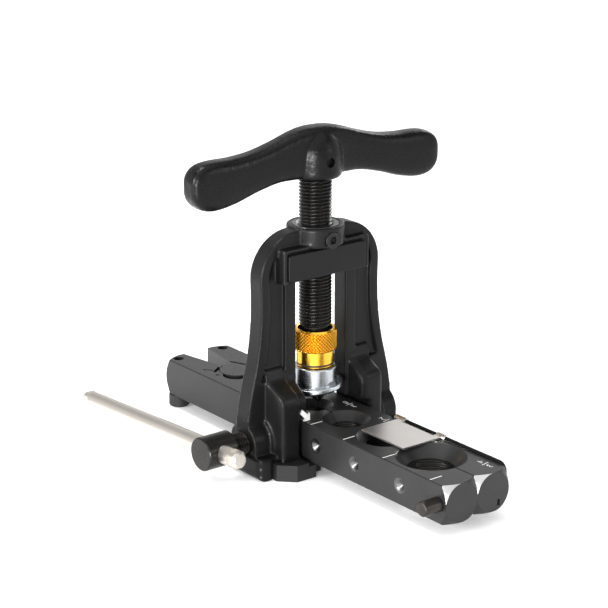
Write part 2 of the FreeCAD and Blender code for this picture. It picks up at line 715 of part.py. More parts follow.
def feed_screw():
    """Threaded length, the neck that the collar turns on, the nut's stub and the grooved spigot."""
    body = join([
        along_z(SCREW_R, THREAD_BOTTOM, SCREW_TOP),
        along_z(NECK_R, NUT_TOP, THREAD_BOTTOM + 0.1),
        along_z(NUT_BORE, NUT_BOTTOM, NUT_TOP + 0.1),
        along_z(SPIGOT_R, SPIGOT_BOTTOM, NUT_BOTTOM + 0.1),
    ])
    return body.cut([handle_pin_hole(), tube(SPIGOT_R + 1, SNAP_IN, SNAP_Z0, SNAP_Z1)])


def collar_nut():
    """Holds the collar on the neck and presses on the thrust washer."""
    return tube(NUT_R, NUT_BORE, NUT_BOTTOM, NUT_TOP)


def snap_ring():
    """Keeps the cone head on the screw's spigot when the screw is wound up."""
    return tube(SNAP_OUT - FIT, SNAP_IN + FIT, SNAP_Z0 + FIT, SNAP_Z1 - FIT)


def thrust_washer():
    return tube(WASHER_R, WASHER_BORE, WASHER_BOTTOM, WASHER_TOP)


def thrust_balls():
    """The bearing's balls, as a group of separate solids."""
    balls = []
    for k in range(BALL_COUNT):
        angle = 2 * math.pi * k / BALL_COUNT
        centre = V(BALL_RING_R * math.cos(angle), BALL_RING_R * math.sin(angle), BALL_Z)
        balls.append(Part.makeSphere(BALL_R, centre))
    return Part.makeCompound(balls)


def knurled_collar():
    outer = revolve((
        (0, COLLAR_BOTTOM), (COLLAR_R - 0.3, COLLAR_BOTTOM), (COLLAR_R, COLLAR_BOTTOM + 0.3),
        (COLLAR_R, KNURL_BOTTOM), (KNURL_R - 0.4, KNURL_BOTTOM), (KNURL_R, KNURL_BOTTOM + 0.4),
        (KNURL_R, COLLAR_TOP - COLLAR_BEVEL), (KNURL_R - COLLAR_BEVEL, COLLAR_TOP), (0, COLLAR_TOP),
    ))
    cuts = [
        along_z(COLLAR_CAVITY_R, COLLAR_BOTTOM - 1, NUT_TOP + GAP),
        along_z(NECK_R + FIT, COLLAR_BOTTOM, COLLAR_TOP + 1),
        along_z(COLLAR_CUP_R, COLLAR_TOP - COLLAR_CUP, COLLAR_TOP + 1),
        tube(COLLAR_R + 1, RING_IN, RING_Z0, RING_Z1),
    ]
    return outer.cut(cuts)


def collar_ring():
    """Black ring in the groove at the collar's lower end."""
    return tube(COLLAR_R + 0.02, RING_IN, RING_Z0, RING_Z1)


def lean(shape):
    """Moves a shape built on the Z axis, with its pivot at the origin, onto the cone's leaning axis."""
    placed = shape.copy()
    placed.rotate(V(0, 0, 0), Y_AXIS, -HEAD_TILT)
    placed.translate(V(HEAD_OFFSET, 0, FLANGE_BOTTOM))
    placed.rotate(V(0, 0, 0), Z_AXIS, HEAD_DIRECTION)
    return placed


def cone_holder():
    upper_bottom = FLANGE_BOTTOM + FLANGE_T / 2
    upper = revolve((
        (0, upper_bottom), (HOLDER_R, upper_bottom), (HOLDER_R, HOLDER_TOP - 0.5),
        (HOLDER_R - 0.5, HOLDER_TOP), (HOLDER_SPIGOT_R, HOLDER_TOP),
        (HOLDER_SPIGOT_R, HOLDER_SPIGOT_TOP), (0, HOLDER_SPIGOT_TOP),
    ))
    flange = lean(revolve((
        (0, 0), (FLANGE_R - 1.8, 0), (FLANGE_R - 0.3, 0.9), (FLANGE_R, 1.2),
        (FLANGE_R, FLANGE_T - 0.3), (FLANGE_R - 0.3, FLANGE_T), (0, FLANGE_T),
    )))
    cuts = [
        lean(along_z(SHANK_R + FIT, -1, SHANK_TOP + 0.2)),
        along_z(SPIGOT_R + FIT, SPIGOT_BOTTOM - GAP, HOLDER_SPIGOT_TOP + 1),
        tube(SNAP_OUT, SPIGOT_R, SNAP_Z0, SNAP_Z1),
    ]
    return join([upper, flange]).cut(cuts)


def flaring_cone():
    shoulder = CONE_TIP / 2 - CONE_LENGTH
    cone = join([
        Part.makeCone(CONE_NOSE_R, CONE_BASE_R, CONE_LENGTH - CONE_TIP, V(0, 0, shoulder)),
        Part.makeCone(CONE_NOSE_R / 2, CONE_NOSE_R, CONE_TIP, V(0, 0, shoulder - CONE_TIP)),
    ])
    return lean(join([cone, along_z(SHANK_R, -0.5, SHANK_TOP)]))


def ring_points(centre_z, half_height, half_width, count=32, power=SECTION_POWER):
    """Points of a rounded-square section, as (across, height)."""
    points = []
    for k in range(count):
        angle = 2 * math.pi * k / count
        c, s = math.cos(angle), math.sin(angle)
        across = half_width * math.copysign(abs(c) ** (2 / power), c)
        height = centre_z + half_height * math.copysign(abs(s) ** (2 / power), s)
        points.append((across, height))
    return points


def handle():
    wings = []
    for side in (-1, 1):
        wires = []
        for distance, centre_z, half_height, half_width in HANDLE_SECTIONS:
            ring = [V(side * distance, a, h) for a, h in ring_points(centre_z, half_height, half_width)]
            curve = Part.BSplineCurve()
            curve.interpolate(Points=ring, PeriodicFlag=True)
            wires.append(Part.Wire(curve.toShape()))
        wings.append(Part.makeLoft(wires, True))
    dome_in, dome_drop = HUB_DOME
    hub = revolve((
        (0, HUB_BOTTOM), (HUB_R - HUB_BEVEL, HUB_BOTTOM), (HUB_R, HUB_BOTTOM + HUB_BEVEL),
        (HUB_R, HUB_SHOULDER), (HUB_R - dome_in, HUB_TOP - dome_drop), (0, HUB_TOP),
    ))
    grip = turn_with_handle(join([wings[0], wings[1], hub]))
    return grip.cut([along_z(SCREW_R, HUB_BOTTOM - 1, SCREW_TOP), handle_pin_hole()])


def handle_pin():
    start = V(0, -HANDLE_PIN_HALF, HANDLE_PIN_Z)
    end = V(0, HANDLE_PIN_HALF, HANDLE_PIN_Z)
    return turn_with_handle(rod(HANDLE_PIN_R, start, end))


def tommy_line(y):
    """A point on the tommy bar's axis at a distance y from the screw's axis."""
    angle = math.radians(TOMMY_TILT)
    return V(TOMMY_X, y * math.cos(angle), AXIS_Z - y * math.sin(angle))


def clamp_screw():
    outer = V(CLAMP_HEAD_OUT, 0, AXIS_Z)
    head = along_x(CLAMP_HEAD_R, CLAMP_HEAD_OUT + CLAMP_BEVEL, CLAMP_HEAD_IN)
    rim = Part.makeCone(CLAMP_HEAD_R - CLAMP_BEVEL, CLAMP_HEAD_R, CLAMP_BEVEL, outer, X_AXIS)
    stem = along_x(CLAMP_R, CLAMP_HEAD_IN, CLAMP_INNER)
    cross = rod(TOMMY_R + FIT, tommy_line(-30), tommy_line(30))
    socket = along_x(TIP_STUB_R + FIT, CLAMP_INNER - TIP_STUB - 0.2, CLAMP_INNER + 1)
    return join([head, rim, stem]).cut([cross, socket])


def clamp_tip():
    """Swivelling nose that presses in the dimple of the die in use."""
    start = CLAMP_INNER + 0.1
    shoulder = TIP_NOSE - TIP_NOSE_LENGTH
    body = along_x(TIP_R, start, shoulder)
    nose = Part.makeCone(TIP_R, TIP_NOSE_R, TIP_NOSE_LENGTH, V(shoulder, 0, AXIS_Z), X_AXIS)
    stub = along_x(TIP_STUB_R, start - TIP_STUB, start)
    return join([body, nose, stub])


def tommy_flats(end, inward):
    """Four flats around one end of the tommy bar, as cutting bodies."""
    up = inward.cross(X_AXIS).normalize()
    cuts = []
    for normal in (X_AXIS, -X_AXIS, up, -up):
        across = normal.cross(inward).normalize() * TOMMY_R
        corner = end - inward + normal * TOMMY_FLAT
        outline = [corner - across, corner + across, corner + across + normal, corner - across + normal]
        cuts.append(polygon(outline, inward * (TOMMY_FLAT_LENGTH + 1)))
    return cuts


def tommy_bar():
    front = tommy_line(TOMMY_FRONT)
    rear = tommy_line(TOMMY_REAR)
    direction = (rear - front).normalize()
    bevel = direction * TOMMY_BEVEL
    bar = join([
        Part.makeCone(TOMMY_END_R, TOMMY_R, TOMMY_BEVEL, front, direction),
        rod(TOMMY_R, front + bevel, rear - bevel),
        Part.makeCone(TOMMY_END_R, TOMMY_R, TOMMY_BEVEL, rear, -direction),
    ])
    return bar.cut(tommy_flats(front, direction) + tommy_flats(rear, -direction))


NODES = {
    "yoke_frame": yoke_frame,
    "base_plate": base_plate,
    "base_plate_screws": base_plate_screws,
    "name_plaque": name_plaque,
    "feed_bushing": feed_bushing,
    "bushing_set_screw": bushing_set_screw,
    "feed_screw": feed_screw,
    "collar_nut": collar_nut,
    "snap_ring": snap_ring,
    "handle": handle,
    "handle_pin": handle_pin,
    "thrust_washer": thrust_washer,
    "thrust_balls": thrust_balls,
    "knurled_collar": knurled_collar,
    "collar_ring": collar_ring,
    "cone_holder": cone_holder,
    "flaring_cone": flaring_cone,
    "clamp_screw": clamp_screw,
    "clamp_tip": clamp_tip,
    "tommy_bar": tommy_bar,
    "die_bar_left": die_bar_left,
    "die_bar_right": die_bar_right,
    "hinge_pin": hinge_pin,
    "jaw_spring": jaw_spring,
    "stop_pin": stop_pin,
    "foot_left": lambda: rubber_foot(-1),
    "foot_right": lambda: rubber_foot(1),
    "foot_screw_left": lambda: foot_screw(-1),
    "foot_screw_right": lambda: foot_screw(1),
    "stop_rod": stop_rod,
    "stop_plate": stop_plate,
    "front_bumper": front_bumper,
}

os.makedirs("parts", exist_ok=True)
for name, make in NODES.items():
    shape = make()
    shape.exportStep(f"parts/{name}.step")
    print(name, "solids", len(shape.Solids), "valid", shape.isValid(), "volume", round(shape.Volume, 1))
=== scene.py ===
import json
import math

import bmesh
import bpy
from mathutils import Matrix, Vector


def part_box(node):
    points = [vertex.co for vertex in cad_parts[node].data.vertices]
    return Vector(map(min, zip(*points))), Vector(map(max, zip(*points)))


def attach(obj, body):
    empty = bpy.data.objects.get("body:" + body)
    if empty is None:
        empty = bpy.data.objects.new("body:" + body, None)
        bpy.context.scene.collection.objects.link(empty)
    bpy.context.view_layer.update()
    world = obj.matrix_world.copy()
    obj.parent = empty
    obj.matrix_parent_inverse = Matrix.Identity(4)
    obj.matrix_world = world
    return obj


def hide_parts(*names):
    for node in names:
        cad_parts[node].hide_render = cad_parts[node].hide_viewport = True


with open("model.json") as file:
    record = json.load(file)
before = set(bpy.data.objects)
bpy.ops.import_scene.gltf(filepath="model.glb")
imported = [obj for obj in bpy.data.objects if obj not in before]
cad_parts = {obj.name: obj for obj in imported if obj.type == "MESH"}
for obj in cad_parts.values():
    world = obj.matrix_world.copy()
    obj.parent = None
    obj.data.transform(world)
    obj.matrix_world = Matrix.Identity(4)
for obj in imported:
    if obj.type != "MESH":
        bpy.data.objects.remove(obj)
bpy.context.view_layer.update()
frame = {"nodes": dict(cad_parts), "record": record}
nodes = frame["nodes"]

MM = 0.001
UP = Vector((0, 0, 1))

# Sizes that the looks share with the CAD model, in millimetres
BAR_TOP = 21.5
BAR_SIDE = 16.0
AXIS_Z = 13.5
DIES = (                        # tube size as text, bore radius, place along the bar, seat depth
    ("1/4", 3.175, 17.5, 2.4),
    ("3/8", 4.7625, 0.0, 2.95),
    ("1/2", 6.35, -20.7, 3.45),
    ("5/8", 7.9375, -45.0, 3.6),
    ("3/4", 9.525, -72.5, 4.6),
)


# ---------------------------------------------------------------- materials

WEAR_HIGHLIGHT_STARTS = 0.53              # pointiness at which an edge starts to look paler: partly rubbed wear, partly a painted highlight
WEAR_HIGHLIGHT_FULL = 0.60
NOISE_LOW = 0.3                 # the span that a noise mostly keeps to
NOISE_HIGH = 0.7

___

- Direction
Return exactly the leading lines of the listing, stopping after the line in which "return tube(COLLAR_R +" occurs.

- Response
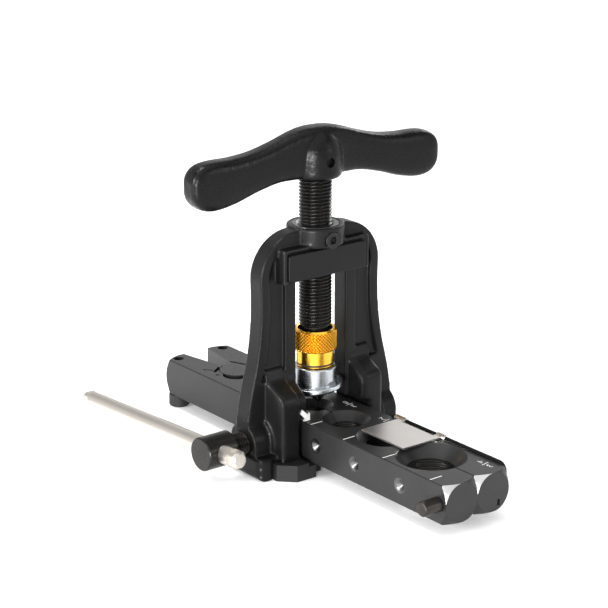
Write part 2 of the FreeCAD and Blender code for this picture. It picks up at line 715 of part.py. More parts follow.
def feed_screw():
    """Threaded length, the neck that the collar turns on, the nut's stub and the grooved spigot."""
    body = join([
        along_z(SCREW_R, THREAD_BOTTOM, SCREW_TOP),
        along_z(NECK_R, NUT_TOP, THREAD_BOTTOM + 0.1),
        along_z(NUT_BORE, NUT_BOTTOM, NUT_TOP + 0.1),
        along_z(SPIGOT_R, SPIGOT_BOTTOM, NUT_BOTTOM + 0.1),
    ])
    return body.cut([handle_pin_hole(), tube(SPIGOT_R + 1, SNAP_IN, SNAP_Z0, SNAP_Z1)])


def collar_nut():
    """Holds the collar on the neck and presses on the thrust washer."""
    return tube(NUT_R, NUT_BORE, NUT_BOTTOM, NUT_TOP)


def snap_ring():
    """Keeps the cone head on the screw's spigot when the screw is wound up."""
    return tube(SNAP_OUT - FIT, SNAP_IN + FIT, SNAP_Z0 + FIT, SNAP_Z1 - FIT)


def thrust_washer():
    return tube(WASHER_R, WASHER_BORE, WASHER_BOTTOM, WASHER_TOP)


def thrust_balls():
    """The bearing's balls, as a group of separate solids."""
    balls = []
    for k in range(BALL_COUNT):
        angle = 2 * math.pi * k / BALL_COUNT
        centre = V(BALL_RING_R * math.cos(angle), BALL_RING_R * math.sin(angle), BALL_Z)
        balls.append(Part.makeSphere(BALL_R, centre))
    return Part.makeCompound(balls)


def knurled_collar():
    outer = revolve((
        (0, COLLAR_BOTTOM), (COLLAR_R - 0.3, COLLAR_BOTTOM), (COLLAR_R, COLLAR_BOTTOM + 0.3),
        (COLLAR_R, KNURL_BOTTOM), (KNURL_R - 0.4, KNURL_BOTTOM), (KNURL_R, KNURL_BOTTOM + 0.4),
        (KNURL_R, COLLAR_TOP - COLLAR_BEVEL), (KNURL_R - COLLAR_BEVEL, COLLAR_TOP), (0, COLLAR_TOP),
    ))
    cuts = [
        along_z(COLLAR_CAVITY_R, COLLAR_BOTTOM - 1, NUT_TOP + GAP),
        along_z(NECK_R + FIT, COLLAR_BOTTOM, COLLAR_TOP + 1),
        along_z(COLLAR_CUP_R, COLLAR_TOP - COLLAR_CUP, COLLAR_TOP + 1),
        tube(COLLAR_R + 1, RING_IN, RING_Z0, RING_Z1),
    ]
    return outer.cut(cuts)


def collar_ring():
    """Black ring in the groove at the collar's lower end."""
    return tube(COLLAR_R + 0.02, RING_IN, RING_Z0, RING_Z1)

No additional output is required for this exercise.